● **YOUR OBJECTIVE**: All of the data must be printed exactly; please include every line.

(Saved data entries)

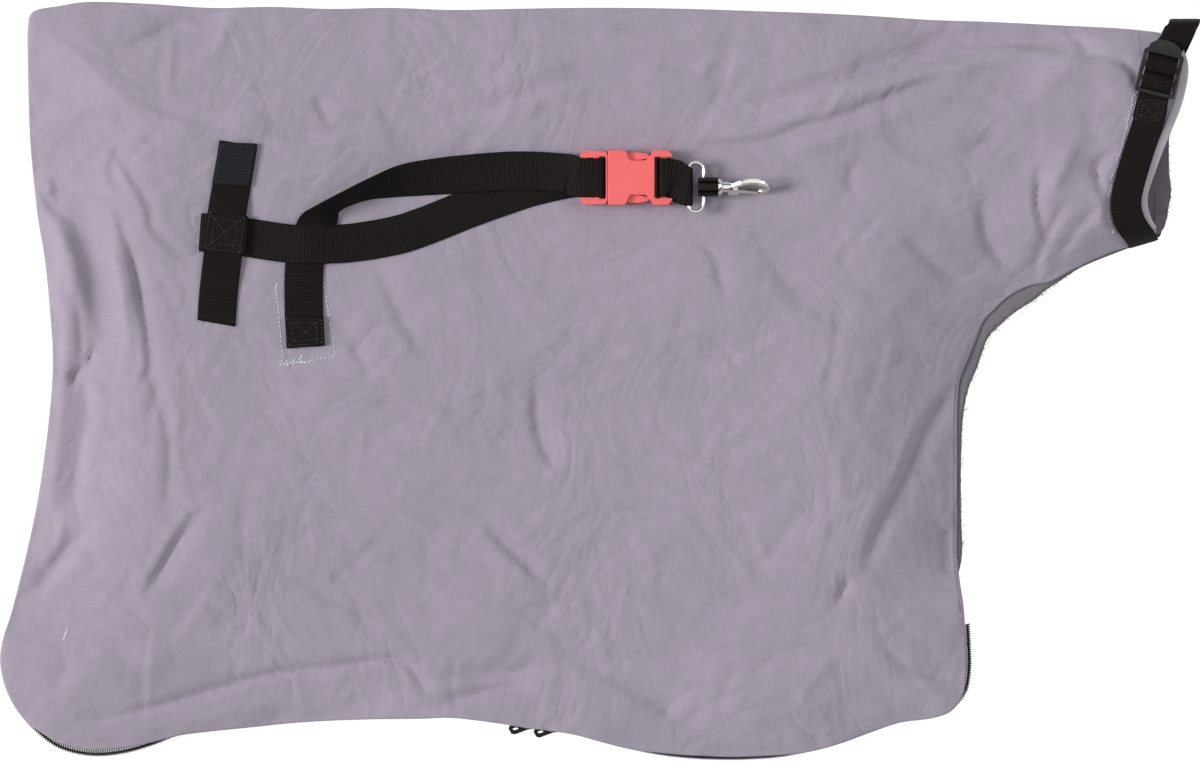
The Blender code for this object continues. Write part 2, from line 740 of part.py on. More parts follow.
mouth = BUCKLE_MOUTH - GAP
frame_outline = rounded((FRAME_END, -FRAME_HALF), (mouth, FRAME_HALF), 3 * MM)
strap_slot = rounded(
    (BAR_END, -FRAME_HALF + FRAME_SIDE - 0.6 * MM),
    (BAR_END + FRAME_SLOT, FRAME_HALF - FRAME_SIDE + 0.6 * MM), 1 * MM, 2,
)
buckle_male = at_buckle(
    plate(
        "buckle_male", [frame_outline, strap_slot],
        MIDDLE - FRAME_THICK / 2, MIDDLE + FRAME_THICK / 2, "red_plastic",
    )
)
waist = box(
    "waist_cut", (FRAME_END - 2 * MM, -BAND_WIDTH / 2 - 0.5 * MM, -1 * MM),
    (BAR_END + 1 * MM, BAND_WIDTH / 2 + 0.5 * MM, BAR_HEIGHT - BAR_THICK / 2),
)
top_waist = box(
    "top_waist_cut", (FRAME_END - 2 * MM, -BAND_WIDTH / 2 - 0.5 * MM, BAR_HEIGHT + BAR_THICK / 2),
    (BAR_END + 1 * MM, BAND_WIDTH / 2 + 0.5 * MM, BUCKLE_THICK + 2 * MM),
)
second_slot = box(
    "second_slot_cut", (FRAME_END + 4.2 * MM, -BAND_WIDTH / 2 - 0.5 * MM, -1 * MM),
    (BAR_END - 3.6 * MM, BAND_WIDTH / 2 + 0.5 * MM, BUCKLE_THICK + 2 * MM),
)
for cutter in (waist, top_waist, second_slot):
    cut(buckle_male, at_buckle(cutter))
prong_low, prong_high = MIDDLE - PRONG_THICK / 2, MIDDLE + PRONG_THICK / 2
root = mouth - 1 * MM
side = [
    (root, 9.4 * MM), (-6 * MM, 9.8 * MM), (1 * MM, 10.6 * MM), (8 * MM, 11.6 * MM),
    (PRONG_REACH, 12.6 * MM), (PRONG_REACH + 1 * MM, 14.0 * MM), (12 * MM, 15.4 * MM),
    (7 * MM, CAVITY_HALF - GAP), (0.5 * MM, CAVITY_HALF - GAP), (-1 * MM, 14.4 * MM),
    (-1.5 * MM, 12.6 * MM), (-6 * MM, 12.4 * MM), (root, 12.8 * MM),
]
for hand in (1, -1):
    loop = [(x, y * hand) for x, y in side]
    arm = plate("prong_cut_%d" % hand, [loop], prong_low, prong_high, "red_plastic")
    cut(buckle_male, at_buckle(arm), "UNION")
tongue = plate(
    "tongue_cut",
    [[
        (root, -2.6 * MM), (11 * MM, -1.8 * MM), (12.5 * MM, 0), (11 * MM, 1.8 * MM),
        (root, 2.6 * MM),
    ]],
    prong_low, prong_high, "red_plastic",
)
cut(buckle_male, at_buckle(tongue), "UNION")

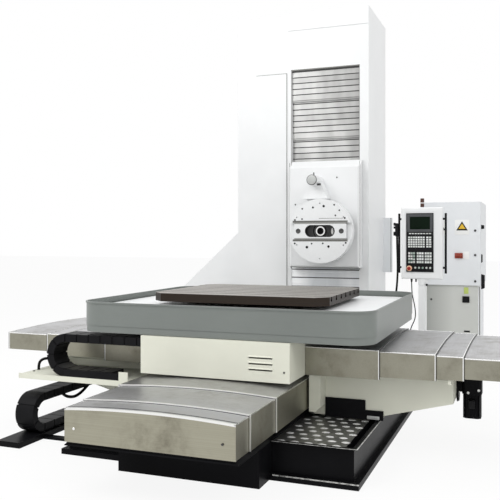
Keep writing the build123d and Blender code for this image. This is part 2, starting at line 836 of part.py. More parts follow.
def make_faceplate():
    rim_end_y = disc_front_y + disc_thickness
    neck_end_y = head_front_y - disc_to_head
    disc = bar_along_y(disc_r, disc_front_y, rim_end_y)
    disc += bar_along_y(disc_neck_r, rim_end_y, neck_end_y)
    disc += bar_along_y(head_bore_r, neck_end_y, head_front_y + head_bore_depth - hub_end_gap)
    groove_half = facing_height / 2 + facing_gap
    foot_half = facing_height / 2 + facing_foot_reach + facing_gap
    foot_front_y = disc_front_y + facing_depth - facing_foot_thickness - facing_gap
    groove_end_y = disc_front_y + facing_depth + facing_gap
    span = (-disc_r, disc_r)
    disc -= block(span, (disc_front_y, groove_end_y), (spindle_z - groove_half, spindle_z + groove_half))
    disc -= block(span, (foot_front_y, groove_end_y), (spindle_z - foot_half, spindle_z + foot_half))
    disc -= bar_along_y(disc_core_r, disc_front_y, head_front_y + head_bore_depth)
    for index in range(disc_hole_count):
        angle = math.radians((index + 0.5) * 360.0 / disc_hole_count)
        x = disc_hole_pcd / 2 * math.cos(angle)
        z = disc_hole_pcd / 2 * math.sin(angle)
        disc -= bar_along_y(disc_hole_r, disc_front_y, disc_front_y + disc_hole_depth, x, spindle_z + z)
    return disc


def make_facing_slide():
    rear_y = disc_front_y + facing_depth
    slide = block((-facing_half_length, facing_half_length), (disc_front_y - facing_proud, rear_y),
                  (spindle_z - facing_height / 2, spindle_z + facing_height / 2))
    foot_half = facing_height / 2 + facing_foot_reach
    slide += block((-facing_half_length, facing_half_length), (rear_y - facing_foot_thickness, rear_y),
                   (spindle_z - foot_half, spindle_z + foot_half))
    radius = facing_slot_height / 2
    reach = facing_slot_length / 2 - radius
    y_span = (disc_front_y - facing_proud, rear_y)
    slide -= block((-reach, reach), y_span, (spindle_z - radius, spindle_z + radius))
    for x in (-reach, reach):
        slide -= bar_along_y(radius, y_span[0], y_span[1], x)
    return slide


def make_spindle_sleeve():
    front_y = disc_front_y + facing_depth + sleeve_behind_slide
    sleeve = bar_along_y(sleeve_r, front_y, spindle_rear_y)
    return sleeve - bar_along_y(sleeve_bore_r, front_y, spindle_rear_y)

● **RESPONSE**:
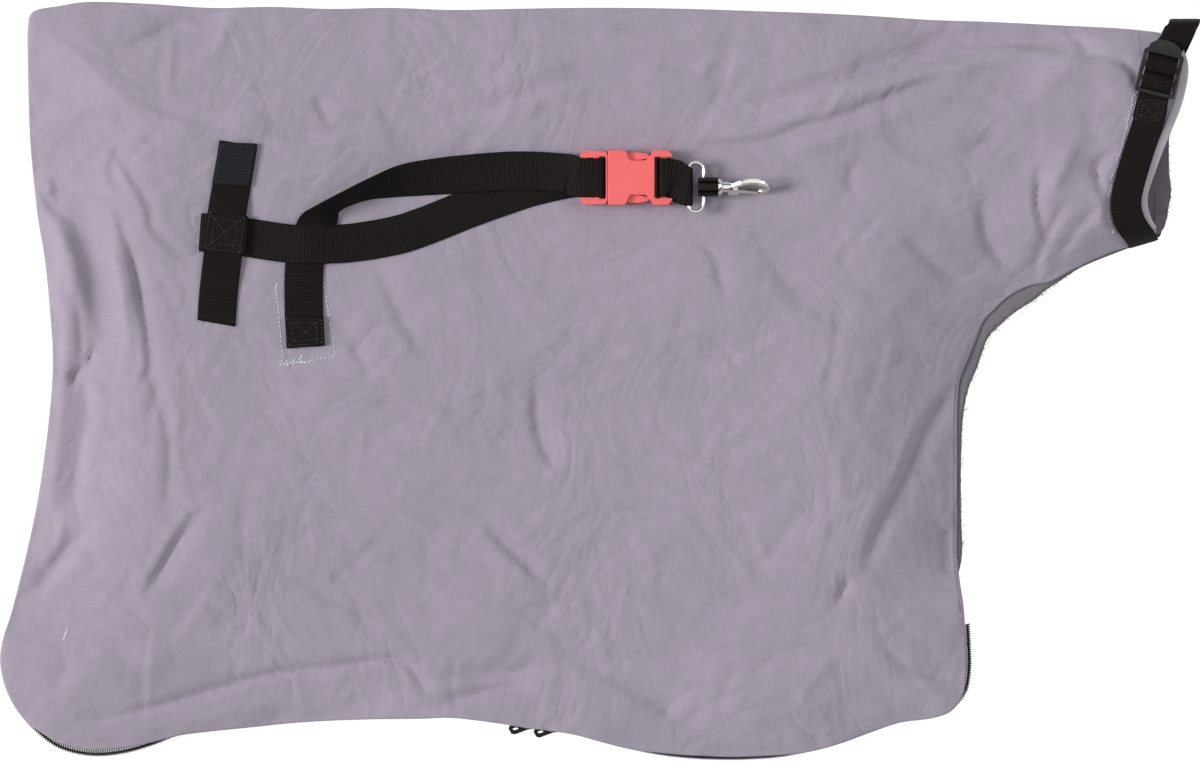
The Blender code for this object continues. Write part 2, from line 740 of part.py on. More parts follow.
mouth = BUCKLE_MOUTH - GAP
frame_outline = rounded((FRAME_END, -FRAME_HALF), (mouth, FRAME_HALF), 3 * MM)
strap_slot = rounded(
    (BAR_END, -FRAME_HALF + FRAME_SIDE - 0.6 * MM),
    (BAR_END + FRAME_SLOT, FRAME_HALF - FRAME_SIDE + 0.6 * MM), 1 * MM, 2,
)
buckle_male = at_buckle(
    plate(
        "buckle_male", [frame_outline, strap_slot],
        MIDDLE - FRAME_THICK / 2, MIDDLE + FRAME_THICK / 2, "red_plastic",
    )
)
waist = box(
    "waist_cut", (FRAME_END - 2 * MM, -BAND_WIDTH / 2 - 0.5 * MM, -1 * MM),
    (BAR_END + 1 * MM, BAND_WIDTH / 2 + 0.5 * MM, BAR_HEIGHT - BAR_THICK / 2),
)
top_waist = box(
    "top_waist_cut", (FRAME_END - 2 * MM, -BAND_WIDTH / 2 - 0.5 * MM, BAR_HEIGHT + BAR_THICK / 2),
    (BAR_END + 1 * MM, BAND_WIDTH / 2 + 0.5 * MM, BUCKLE_THICK + 2 * MM),
)
second_slot = box(
    "second_slot_cut", (FRAME_END + 4.2 * MM, -BAND_WIDTH / 2 - 0.5 * MM, -1 * MM),
    (BAR_END - 3.6 * MM, BAND_WIDTH / 2 + 0.5 * MM, BUCKLE_THICK + 2 * MM),
)
for cutter in (waist, top_waist, second_slot):
    cut(buckle_male, at_buckle(cutter))
prong_low, prong_high = MIDDLE - PRONG_THICK / 2, MIDDLE + PRONG_THICK / 2
root = mouth - 1 * MM
side = [
    (root, 9.4 * MM), (-6 * MM, 9.8 * MM), (1 * MM, 10.6 * MM), (8 * MM, 11.6 * MM),
    (PRONG_REACH, 12.6 * MM), (PRONG_REACH + 1 * MM, 14.0 * MM), (12 * MM, 15.4 * MM),
    (7 * MM, CAVITY_HALF - GAP), (0.5 * MM, CAVITY_HALF - GAP), (-1 * MM, 14.4 * MM),
    (-1.5 * MM, 12.6 * MM), (-6 * MM, 12.4 * MM), (root, 12.8 * MM),
]
for hand in (1, -1):
    loop = [(x, y * hand) for x, y in side]
    arm = plate("prong_cut_%d" % hand, [loop], prong_low, prong_high, "red_plastic")
    cut(buckle_male, at_buckle(arm), "UNION")
tongue = plate(
    "tongue_cut",
    [[
        (root, -2.6 * MM), (11 * MM, -1.8 * MM), (12.5 * MM, 0), (11 * MM, 1.8 * MM),
        (root, 2.6 * MM),
    ]],
    prong_low, prong_high, "red_plastic",
)
cut(buckle_male, at_buckle(tongue), "UNION")

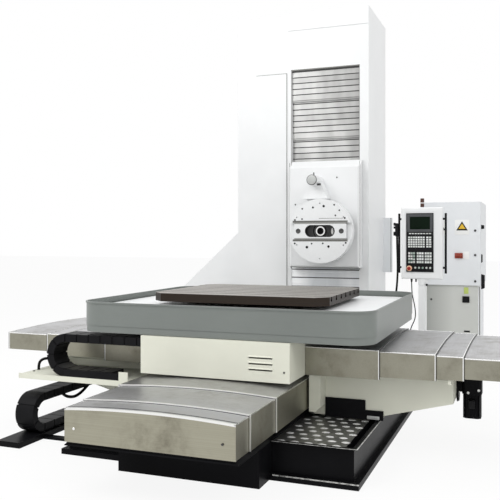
Keep writing the build123d and Blender code for this image. This is part 2, starting at line 836 of part.py. More parts follow.
def make_faceplate():
    rim_end_y = disc_front_y + disc_thickness
    neck_end_y = head_front_y - disc_to_head
    disc = bar_along_y(disc_r, disc_front_y, rim_end_y)
    disc += bar_along_y(disc_neck_r, rim_end_y, neck_end_y)
    disc += bar_along_y(head_bore_r, neck_end_y, head_front_y + head_bore_depth - hub_end_gap)
    groove_half = facing_height / 2 + facing_gap
    foot_half = facing_height / 2 + facing_foot_reach + facing_gap
    foot_front_y = disc_front_y + facing_depth - facing_foot_thickness - facing_gap
    groove_end_y = disc_front_y + facing_depth + facing_gap
    span = (-disc_r, disc_r)
    disc -= block(span, (disc_front_y, groove_end_y), (spindle_z - groove_half, spindle_z + groove_half))
    disc -= block(span, (foot_front_y, groove_end_y), (spindle_z - foot_half, spindle_z + foot_half))
    disc -= bar_along_y(disc_core_r, disc_front_y, head_front_y + head_bore_depth)
    for index in range(disc_hole_count):
        angle = math.radians((index + 0.5) * 360.0 / disc_hole_count)
        x = disc_hole_pcd / 2 * math.cos(angle)
        z = disc_hole_pcd / 2 * math.sin(angle)
        disc -= bar_along_y(disc_hole_r, disc_front_y, disc_front_y + disc_hole_depth, x, spindle_z + z)
    return disc


def make_facing_slide():
    rear_y = disc_front_y + facing_depth
    slide = block((-facing_half_length, facing_half_length), (disc_front_y - facing_proud, rear_y),
                  (spindle_z - facing_height / 2, spindle_z + facing_height / 2))
    foot_half = facing_height / 2 + facing_foot_reach
    slide += block((-facing_half_length, facing_half_length), (rear_y - facing_foot_thickness, rear_y),
                   (spindle_z - foot_half, spindle_z + foot_half))
    radius = facing_slot_height / 2
    reach = facing_slot_length / 2 - radius
    y_span = (disc_front_y - facing_proud, rear_y)
    slide -= block((-reach, reach), y_span, (spindle_z - radius, spindle_z + radius))
    for x in (-reach, reach):
        slide -= bar_along_y(radius, y_span[0], y_span[1], x)
    return slide


def make_spindle_sleeve():
    front_y = disc_front_y + facing_depth + sleeve_behind_slide
    sleeve = bar_along_y(sleeve_r, front_y, spindle_rear_y)
    return sleeve - bar_along_y(sleeve_bore_r, front_y, spindle_rear_y)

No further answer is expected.